Short problem. In the listing below, locate the lines that hold "each" and copy them.

(Stored dataset items)
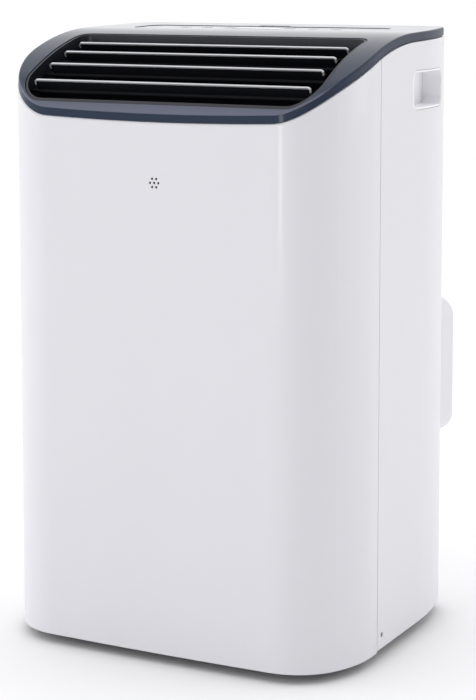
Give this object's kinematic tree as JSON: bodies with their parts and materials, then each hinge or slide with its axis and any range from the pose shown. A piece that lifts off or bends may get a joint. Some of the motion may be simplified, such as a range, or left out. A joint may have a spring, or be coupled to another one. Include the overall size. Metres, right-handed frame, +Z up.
{
  "type": "portable air conditioner",
  "caption": "Tall rounded white cabinet air conditioner on casters with a dark sloping top, silver-edged louvres, side handles and a square rear exhaust hood.",
  "frame": {"origin": "centre of the bounding box on the floor plane under the caster wheels", "axes": "+Z up, front with the sensor holes towards -Y, exhaust hood towards +Y, +X to the right seen from the front"},
  "size_m": [0.446, 0.401, 0.7197],
  "materials": {
    "white_shell": "semi-gloss white moulding",
    "navy_cover": "semi-gloss dark navy moulding",
    "black_liner": "satin near-black moulding",
    "blade_navy": "semi-gloss dark blue blade",
    "silver_trim": "metallic silver lacquer on plastic",
    "key_grey": "satin light grey key",
    "dark_window": "polished smoked window",
    "filter_grey": "fine nylon mesh in a frame",
    "inner_plastic": "plain dark inner moulding",
    "base_plastic": "light grey base moulding",
    "motor_steel": "zinc-plated sheet steel",
    "compressor_paint": "black enamel",
    "coil_aluminium": "bright aluminium fins",
    "pipe_copper": "bare copper pipe",
    "board_green": "circuit board",
    "screw_steel": "zinc-plated screw",
    "black_rubber": "moulded rubber",
    "caster_black": "black nylon"
  },
  "bodies": {
    "cabinet": {"base_pan": "base_plastic", "compressor": "compressor_paint", "compressor_grommets": "black_rubber", "condenser": "coil_aluminium", "control_board": "board_green", "control_panel": "black_liner", "cord_gland": "black_liner", "discharge_pipe": "pipe_copper", "display_window": "dark_window", "electrical_box": "motor_steel", "evaporator": "coil_aluminium", "exhaust_fan_housing": "inner_plastic", "exhaust_hood": "white_shell", "exhaust_motor": "motor_steel", "front_panel": "white_shell", "front_sensor": "inner_plastic", "liquid_line": "pipe_copper", "louvre_motor": "motor_steel", "lower_grille": "white_shell", "mid_deck": "inner_plastic", "outlet_frame": "black_liner", "outlet_guard": "black_liner", "rear_housing": "white_shell", "remote_receiver_window": "dark_window", "side_handle_left": "white_shell", "side_handle_right": "white_shell", "side_screws": "screw_steel", "suction_pipe": "pipe_copper", "supply_blower_housing": "inner_plastic", "supply_motor": "motor_steel", "top_cover": "navy_cover"},
    "louvre_1": {"louvre_blade_1": "blade_navy", "louvre_trim_1": "silver_trim"},
    "louvre_2": {"louvre_blade_2": "blade_navy", "louvre_trim_2": "silver_trim"},
    "louvre_3": {"louvre_blade_3": "blade_navy", "louvre_trim_3": "silver_trim"},
    "louvre_4": {"louvre_blade_4": "blade_navy", "louvre_trim_4": "silver_trim"},
    "tie_bar": {"louvre_tie_bar": "black_liner"},
    "supply_fan": {"supply_blower_wheel": "inner_plastic"},
    "exhaust_fan": {"exhaust_fan_wheel": "inner_plastic"},
    "power_button_key": {"power_button": "key_grey"},
    "mode_button_key": {"mode_button": "key_grey"},
    "timer_button_key": {"timer_button": "key_grey"},
    "fan_speed_button_key": {"fan_speed_button": "key_grey"},
    "temperature_down_button_key": {"temperature_down_button": "key_grey"},
    "temperature_up_button_key": {"temperature_up_button": "key_grey"},
    "rear_door": {"intake_door": "white_shell", "air_filter": "filter_grey"},
    "drain_cap": {"lower_drain_cap": "black_liner"},
    "drain_plug": {"upper_drain_plug": "black_rubber"},
    "fork_front_left": {"caster_fork_front_left": "caster_black"},
    "wheels_front_left": {"caster_wheels_front_left": "caster_black"},
    "fork_front_right": {"caster_fork_front_right": "caster_black"},
    "wheels_front_right": {"caster_wheels_front_right": "caster_black"},
    "fork_rear_left": {"caster_fork_rear_left": "caster_black"},
    "wheels_rear_left": {"caster_wheels_rear_left": "caster_black"},
    "fork_rear_right": {"caster_fork_rear_right": "caster_black"},
    "wheels_rear_right": {"caster_wheels_rear_right": "caster_black"}
  },
  "joints": [
    {"name": "louvre_swing", "type": "hinge", "parent": "cabinet", "child": "louvre_2", "pos_m": [0, -0.12963, 0.6647], "axis": [1, 0, 0], "range_deg": [-20, 30]},
    {"name": "louvre_1_pivot", "type": "hinge", "parent": "cabinet", "child": "louvre_1", "pos_m": [0, -0.16193, 0.64739], "axis": [1, 0, 0], "range_deg": [-20, 30]},
    {"name": "louvre_3_pivot", "type": "hinge", "parent": "cabinet", "child": "louvre_3", "pos_m": [0, -0.09733, 0.6774], "axis": [1, 0, 0], "range_deg": [-20, 30]},
    {"name": "louvre_4_pivot", "type": "hinge", "parent": "cabinet", "child": "louvre_4", "pos_m": [0, -0.06503, 0.68659], "axis": [1, 0, 0], "range_deg": [-20, 30]},
    {"name": "tie_bar_pivot", "type": "hinge", "parent": "louvre_2", "child": "tie_bar", "pos_m": [-0.187, -0.12399, 0.6541], "axis": [1, 0, 0], "range_deg": [-30, 20]},
    {"name": "supply_fan_spin", "type": "hinge", "parent": "cabinet", "child": "supply_fan", "pos_m": [0, -0.0255, 0.5], "axis": [1, 0, 0], "continuous": true},
    {"name": "exhaust_fan_spin", "type": "hinge", "parent": "cabinet", "child": "exhaust_fan", "pos_m": [0.115, 0.0145, 0.29], "axis": [1, 0, 0], "continuous": true},
    {"name": "power_button_press", "type": "slide", "parent": "cabinet", "child": "power_button_key", "axis": [0, 0.0279, -0.9996], "range_m": [0, 0.0012], "stiffness_N_per_m": 300},
    {"name": "mode_button_press", "type": "slide", "parent": "cabinet", "child": "mode_button_key", "axis": [0, 0.0279, -0.9996], "range_m": [0, 0.0012], "stiffness_N_per_m": 300},
    {"name": "timer_button_press", "type": "slide", "parent": "cabinet", "child": "timer_button_key", "axis": [0, 0.0279, -0.9996], "range_m": [0, 0.0012], "stiffness_N_per_m": 300},
    {"name": "fan_speed_button_press", "type": "slide", "parent": "cabinet", "child": "fan_speed_button_key", "axis": [0, 0.0279, -0.9996], "range_m": [0, 0.0012], "stiffness_N_per_m": 300},
    {"name": "temperature_down_button_press", "type": "slide", "parent": "cabinet", "child": "temperature_down_button_key", "axis": [0, 0.0279, -0.9996], "range_m": [0, 0.0012], "stiffness_N_per_m": 300},
    {"name": "temperature_up_button_press", "type": "slide", "parent": "cabinet", "child": "temperature_up_button_key", "axis": [0, 0.0279, -0.9996], "range_m": [0, 0.0012], "stiffness_N_per_m": 300},
    {"name": "rear_door_hinge", "type": "hinge", "parent": "cabinet", "child": "rear_door", "pos_m": [0, 0.1445, 0.424], "axis": [-1, 0, 0], "range_deg": [0, 60]},
    {"name": "drain_cap_pull", "type": "slide", "parent": "cabinet", "child": "drain_cap", "axis": [0, 1, 0], "range_m": [0, 0.022]},
    {"name": "drain_plug_pull", "type": "slide", "parent": "cabinet", "child": "drain_plug", "axis": [0, 1, 0], "range_m": [0, 0.022]},
    {"name": "front_left_swivel", "type": "hinge", "parent": "cabinet", "child": "fork_front_left", "pos_m": [-0.15, -0.1265, 0.03], "axis": [0, 0, 1], "continuous": true},
    {"name": "front_left_roll", "type": "hinge", "parent": "fork_front_left", "child": "wheels_front_left", "pos_m": [-0.15, -0.1145, 0.018], "axis": [1, 0, 0], "continuous": true},
    {"name": "front_right_swivel", "type": "hinge", "parent": "cabinet", "child": "fork_front_right", "pos_m": [0.15, -0.1265, 0.03], "axis": [0, 0, 1], "continuous": true},
    {"name": "front_right_roll", "type": "hinge", "parent": "fork_front_right", "child": "wheels_front_right", "pos_m": [0.15, -0.1145, 0.018], "axis": [1, 0, 0], "continuous": true},
    {"name": "rear_left_swivel", "type": "hinge", "parent": "cabinet", "child": "fork_rear_left", "pos_m": [-0.15, 0.0755, 0.03], "axis": [0, 0, 1], "continuous": true},
    {"name": "rear_left_roll", "type": "hinge", "parent": "fork_rear_left", "child": "wheels_rear_left", "pos_m": [-0.15, 0.0875, 0.018], "axis": [1, 0, 0], "continuous": true},
    {"name": "rear_right_swivel", "type": "hinge", "parent": "cabinet", "child": "fork_rear_right", "pos_m": [0.15, 0.0755, 0.03], "axis": [0, 0, 1], "continuous": true},
    {"name": "rear_right_roll", "type": "hinge", "parent": "fork_rear_right", "child": "wheels_rear_right", "pos_m": [0.15, 0.0875, 0.018], "axis": [1, 0, 0], "continuous": true}
  ],
  "couplings": [
    {"joint": "louvre_1_pivot", "follows": "louvre_swing", "ratio": 1},
    {"joint": "louvre_3_pivot", "follows": "louvre_swing", "ratio": 1},
    {"joint": "louvre_4_pivot", "follows": "louvre_swing", "ratio": 1},
    {"joint": "tie_bar_pivot", "follows": "louvre_swing", "ratio": -1}
  ]
}
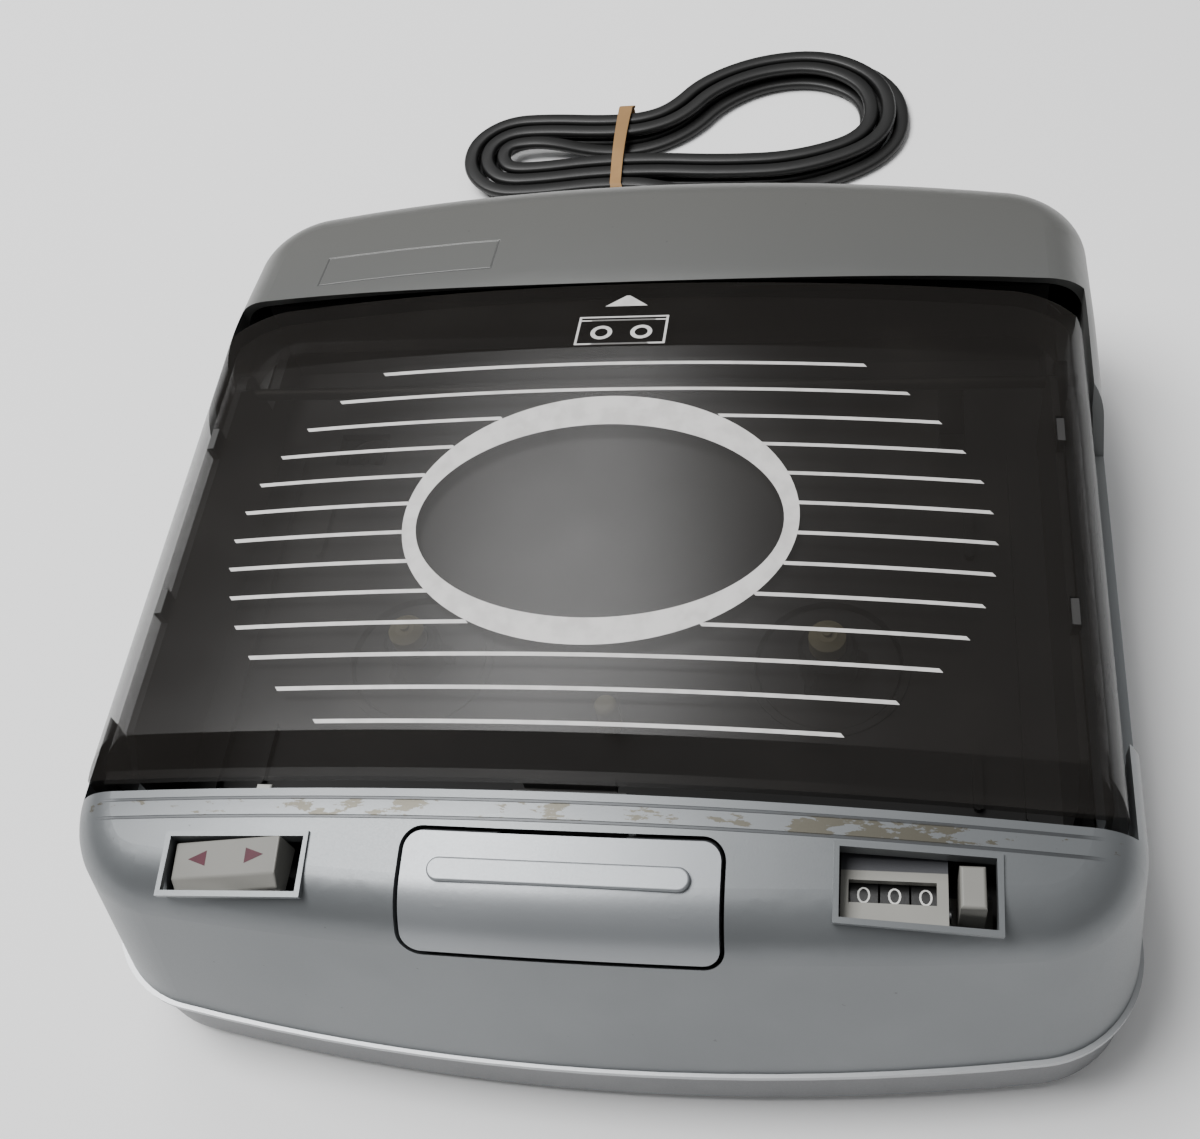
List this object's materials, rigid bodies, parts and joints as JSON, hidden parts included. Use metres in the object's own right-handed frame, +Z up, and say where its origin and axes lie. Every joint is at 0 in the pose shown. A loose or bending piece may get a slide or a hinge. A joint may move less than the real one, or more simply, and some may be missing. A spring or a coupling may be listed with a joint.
{
  "type": "video cassette rewinder",
  "caption": "Table-top rewinder for standard video cassettes: crowned case, hinged smoked lid, eject button, direction rocker, tape counter and a wound mains cord.",
  "frame": {"origin": "centre of the bounding box at the bottom of the feet, cord left out", "axes": "+X to the user's right, +Y to the rear where the cord leaves, +Z up"},
  "size_m": [0.22, 0.3436, 0.078],
  "materials": {
    "case_silver": "satin silver paint on moulded ABS",
    "base_silver": "moulded grey ABS",
    "smoked_lid": "smoked polystyrene, satin",
    "black_abs": "moulded black ABS",
    "hinge_steel": "yellow passivated rod",
    "ivory_acetal": "moulded ivory acetal",
    "stop_rubber": "soft grey stop",
    "zinc_plate": "zinc plated sheet",
    "bright_steel": "bright steel",
    "spring_steel": "spring steel",
    "white_acetal": "moulded white acetal",
    "brass": "turned brass",
    "black_rubber": "moulded rubber",
    "motor_can": "plated motor can",
    "transformer_iron": "varnished laminations",
    "board_laminate": "phenolic board",
    "black_component": "moulded component case",
    "grey_abs": "moulded grey ABS",
    "button_silver": "satin silver paint on moulded ABS",
    "beige_grey_abs": "moulded warm grey ABS",
    "counter_grey": "moulded warm grey ABS",
    "counter_black": "moulded black wheel",
    "cord_pvc": "black PVC sheath",
    "band_rubber": "tan rubber band"
  },
  "bodies": {
    "housing": {"base_case": "base_silver", "top_case": "case_silver", "deck_tray": "black_abs", "hinge_rod": "hinge_steel", "brake_release_pin": "ivory_acetal", "lid_stop": "stop_rubber", "chassis_plate": "zinc_plate", "reel_shafts": "bright_steel", "drive_belt": "black_rubber", "motor": "motor_can", "transformer": "transformer_iron", "circuit_board": "board_laminate", "smoothing_capacitor": "black_component", "motor_relay": "black_component", "front_bracket": "grey_abs", "latch_pin": "bright_steel", "rocker_pin": "bright_steel", "direction_switch": "black_component", "counter_frame": "counter_grey", "reset_spring": "spring_steel", "feet": "black_rubber", "case_screws": "bright_steel", "chassis_screws": "bright_steel", "strain_relief": "cord_pvc", "power_cord": "cord_pvc", "cord_hank": "cord_pvc", "cord_band": "band_rubber", "power_cord_tail": "cord_pvc", "power_plug": "cord_pvc"},
    "lid": {"lid": "smoked_lid", "cassette_rail_left": "black_abs", "cassette_rail_right": "black_abs", "lid_catch": "black_abs"},
    "eject_button": {"eject_button": "button_silver", "eject_springs": "spring_steel"},
    "latch": {"latch": "grey_abs"},
    "rocker": {"direction_rocker": "beige_grey_abs"},
    "counter_reset": {"counter_reset_button": "beige_grey_abs"},
    "counter_units": {"counter_wheel_units": "counter_black", "counter_shaft": "bright_steel", "counter_pulley": "white_acetal"},
    "counter_tens": {"counter_wheel_tens": "counter_black"},
    "counter_hundreds": {"counter_wheel_hundreds": "counter_black"},
    "left_spool": {"left_reel_table": "black_abs", "left_spindle_cap": "ivory_acetal"},
    "right_spool": {"right_reel_table": "black_abs", "right_spindle_cap": "ivory_acetal"},
    "drive": {"drive_shaft": "bright_steel", "drive_roller": "white_acetal", "drive_pulley": "white_acetal"},
    "motor_rotor": {"motor_shaft": "bright_steel", "motor_pulley": "brass"},
    "idler_arm": {"idler_arm": "white_acetal", "idler_axle": "bright_steel"},
    "idler": {"idler_wheel": "white_acetal", "idler_tyre": "black_rubber"}
  },
  "joints": [
    {"name": "lid_hinge", "type": "hinge", "parent": "housing", "child": "lid", "pos_m": [0, 0.041, 0.057], "axis": [-1, 0, 0], "range_deg": [0, 30]},
    {"name": "eject_press", "type": "slide", "parent": "housing", "child": "eject_button", "axis": [0, 0.4994, -0.8664], "range_m": [0, 0.002], "stiffness_N_per_m": 400, "springref_m": -0.002},
    {"name": "latch_swing", "type": "hinge", "parent": "housing", "child": "latch", "pos_m": [0, -0.0762, 0.057], "axis": [1, 0, 0], "range_deg": [0, 9.6]},
    {"name": "rocker_tilt", "type": "hinge", "parent": "housing", "child": "rocker", "pos_m": [-0.0637, -0.0867, 0.05761], "axis": [0, 1, 0], "range_deg": [0, 18]},
    {"name": "counter_reset", "type": "slide", "parent": "housing", "child": "counter_reset", "axis": [0, 0, -1], "range_m": [0, 0.002], "stiffness_N_per_m": 300, "springref_m": -0.0015, "deforming": ["reset_spring"]},
    {"name": "right_spool_spin", "type": "hinge", "parent": "housing", "child": "right_spool", "pos_m": [0.047, -0.022, 0.03], "axis": [0, 0, 1], "continuous": true},
    {"name": "left_spool_spin", "type": "hinge", "parent": "housing", "child": "left_spool", "pos_m": [-0.047, -0.022, 0.03], "axis": [0, 0, 1], "continuous": true},
    {"name": "drive_spin", "type": "hinge", "parent": "housing", "child": "drive", "pos_m": [0, 0.008, 0.025], "axis": [0, 0, 1], "continuous": true},
    {"name": "motor_spin", "type": "hinge", "parent": "housing", "child": "motor_rotor", "pos_m": [0.035, 0.086, 0.025], "axis": [0, 0, 1], "continuous": true},
    {"name": "idler_swing", "type": "hinge", "parent": "housing", "child": "idler_arm", "pos_m": [0, 0.008, 0.03], "axis": [0, 0, 1], "range_deg": [0, 7.26]},
    {"name": "idler_spin", "type": "hinge", "parent": "idler_arm", "child": "idler", "pos_m": [-0.0019, -0.02194, 0.026], "axis": [0, 0, 1], "continuous": true},
    {"name": "counter_units_spin", "type": "hinge", "parent": "housing", "child": "counter_units", "pos_m": [0.0663, -0.0858, 0.056], "axis": [1, 0, 0], "continuous": true},
    {"name": "counter_tens_spin", "type": "hinge", "parent": "housing", "child": "counter_tens", "pos_m": [0.0608, -0.0858, 0.056], "axis": [1, 0, 0], "continuous": true},
    {"name": "counter_hundreds_spin", "type": "hinge", "parent": "housing", "child": "counter_hundreds", "pos_m": [0.0553, -0.0858, 0.056], "axis": [1, 0, 0], "continuous": true}
  ],
  "couplings": [
    {"joint": "latch_swing", "follows": "eject_press", "rad_per_m": 82.9},
    {"joint": "motor_spin", "follows": "drive_spin", "ratio": 4.9474},
    {"joint": "idler_spin", "follows": "drive_spin", "ratio": -1},
    {"joint": "counter_units_spin", "follows": "right_spool_spin", "ratio": 0.35},
    {"joint": "counter_tens_spin", "follows": "right_spool_spin", "ratio": 0.035},
    {"joint": "counter_hundreds_spin", "follows": "right_spool_spin", "ratio": 0.0035}
  ]
}
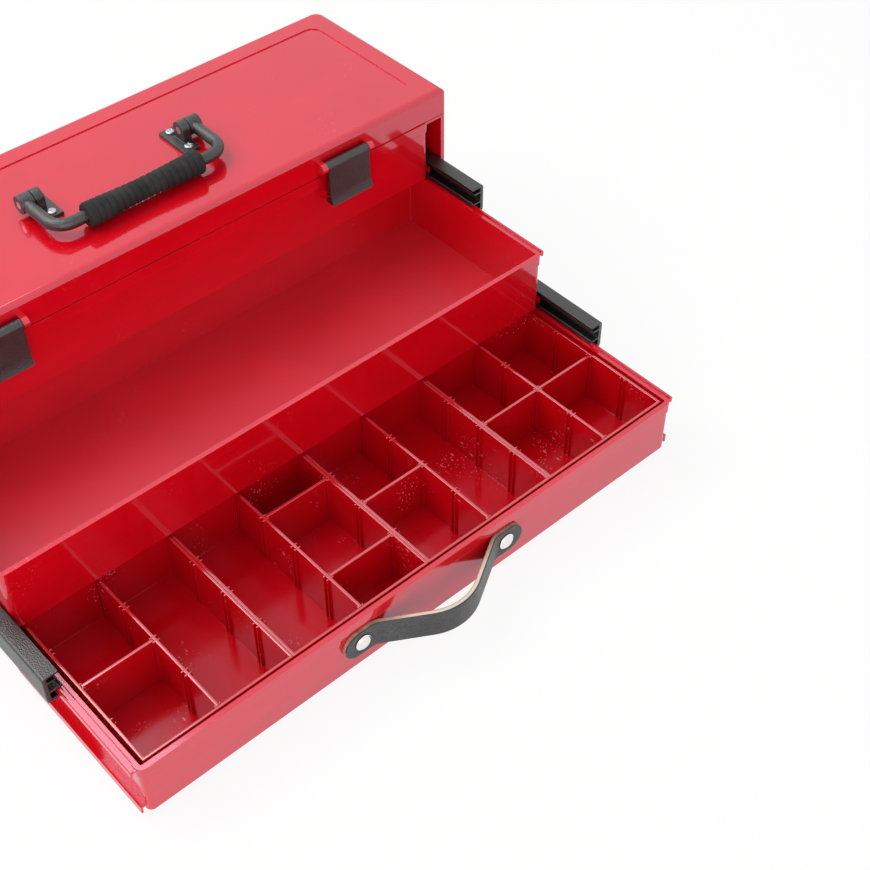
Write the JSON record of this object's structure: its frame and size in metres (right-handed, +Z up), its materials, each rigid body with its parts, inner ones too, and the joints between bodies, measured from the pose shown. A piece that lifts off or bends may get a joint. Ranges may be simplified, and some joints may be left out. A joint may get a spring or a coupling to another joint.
{
  "type": "tool case",
  "caption": "Red cascading tool case with a slotted parts tray and a tool tray drawn out in steps on slide rails under a lidded top box, with a leather pull strap.",
  "frame": {"origin": "middle of the closed case's footprint, on the base's flat underside, which stands on the floor", "axes": "+X to the case's right seen from the front, -Y out of the front, the way the trays are pulled, +Z up"},
  "size_m": [0.4394, 0.4041, 0.1769],
  "materials": {
    "red_plastic": "glossy moulded plastic",
    "red_insert": "glossy moulded plastic, thin walls",
    "black_plastic": "fine-grained matt plastic",
    "black_rubber": "matt rubber",
    "steel": "plain steel",
    "rivet_chrome": "polished",
    "strap_leather": "black face, raw tan edges"
  },
  "bodies": {
    "case_body": {"case_shell": "red_plastic", "top_box": "red_plastic", "hinge_pins": "steel"},
    "lid": {"lid_shell": "red_plastic", "latch_pins": "steel", "handle_brackets": "black_plastic", "bracket_screws": "steel", "handle_pins": "steel"},
    "handle": {"handle_bail": "black_plastic", "handle_grip": "black_rubber"},
    "left_latch": {"latch_left": "black_plastic"},
    "right_latch": {"latch_right": "black_plastic"},
    "left_upper_rail": {"upper_rail_left": "black_plastic"},
    "right_upper_rail": {"upper_rail_right": "black_plastic"},
    "tool_tray": {"tool_tray_shell": "red_plastic"},
    "left_lower_rail": {"lower_rail_left": "black_plastic"},
    "right_lower_rail": {"lower_rail_right": "black_plastic"},
    "parts_tray": {"parts_tray_shell": "red_plastic", "insert_box_1": "red_insert", "long_divider_1": "red_insert", "insert_box_2": "red_insert", "long_divider_2": "red_insert", "insert_box_3": "red_insert", "long_divider_3": "red_insert", "insert_box_4": "red_insert", "long_divider_4": "red_insert", "cross_divider_1_2": "red_insert", "cross_divider_4_1": "red_insert", "cross_divider_4_3": "red_insert", "cross_divider_5_2": "red_insert", "cross_divider_7_2": "red_insert", "cross_divider_8_2": "red_insert", "pull_strap": "strap_leather", "strap_rivets": "rivet_chrome", "rivet_washers": "steel", "tray_glides": "black_rubber"}
  },
  "joints": [
    {"name": "tool_tray_slide", "type": "slide", "parent": "case_body", "child": "tool_tray", "axis": [0, -1, 0], "range_m": [-0.1125, 0]},
    {"name": "left_upper_rail_slide", "type": "slide", "parent": "case_body", "child": "left_upper_rail", "axis": [0, -1, 0], "range_m": [-0.05625, 0]},
    {"name": "right_upper_rail_slide", "type": "slide", "parent": "case_body", "child": "right_upper_rail", "axis": [0, -1, 0], "range_m": [-0.05625, 0]},
    {"name": "parts_tray_slide", "type": "slide", "parent": "tool_tray", "child": "parts_tray", "axis": [0, -1, 0], "range_m": [-0.1212, 0]},
    {"name": "left_lower_rail_slide", "type": "slide", "parent": "tool_tray", "child": "left_lower_rail", "axis": [0, -1, 0], "range_m": [-0.0606, 0]},
    {"name": "right_lower_rail_slide", "type": "slide", "parent": "tool_tray", "child": "right_lower_rail", "axis": [0, -1, 0], "range_m": [-0.0606, 0]},
    {"name": "lid_hinge", "type": "hinge", "parent": "case_body", "child": "lid", "pos_m": [0, 0.0726, 0.1405], "axis": [-1, 0, 0], "range_deg": [0, 105]},
    {"name": "handle_fold", "type": "hinge", "parent": "lid", "child": "handle", "pos_m": [0, 0, 0.1689], "axis": [-1, 0, 0], "range_deg": [0, 100]},
    {"name": "left_latch_swing", "type": "hinge", "parent": "lid", "child": "left_latch", "pos_m": [-0.13, -0.0721, 0.1487], "axis": [-1, 0, 0], "range_deg": [0, 95]},
    {"name": "right_latch_swing", "type": "hinge", "parent": "lid", "child": "right_latch", "pos_m": [0.13, -0.0721, 0.1487], "axis": [-1, 0, 0], "range_deg": [0, 95]}
  ],
  "couplings": [
    {"joint": "left_upper_rail_slide", "follows": "tool_tray_slide", "ratio": 0.5},
    {"joint": "right_upper_rail_slide", "follows": "tool_tray_slide", "ratio": 0.5},
    {"joint": "left_lower_rail_slide", "follows": "parts_tray_slide", "ratio": 0.5},
    {"joint": "right_lower_rail_slide", "follows": "parts_tray_slide", "ratio": 0.5}
  ]
}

Result of the exercise.
Give this object's kinematic tree as JSON: bodies with their parts and materials, then each hinge or slide with its axis and any range from the pose shown. A piece that lifts off or bends may get a joint. Some of the motion may be simplified, such as a range, or left out. A joint may have a spring, or be coupled to another one. Include the overall size. Metres, right-handed frame, +Z up.
Write the JSON record of this object's structure: its frame and size in metres (right-handed, +Z up), its materials, each rigid body with its parts, inner ones too, and the joints between bodies, measured from the pose shown. A piece that lifts off or bends may get a joint. Ranges may be simplified, and some joints may be left out. A joint may get a spring or a coupling to another joint.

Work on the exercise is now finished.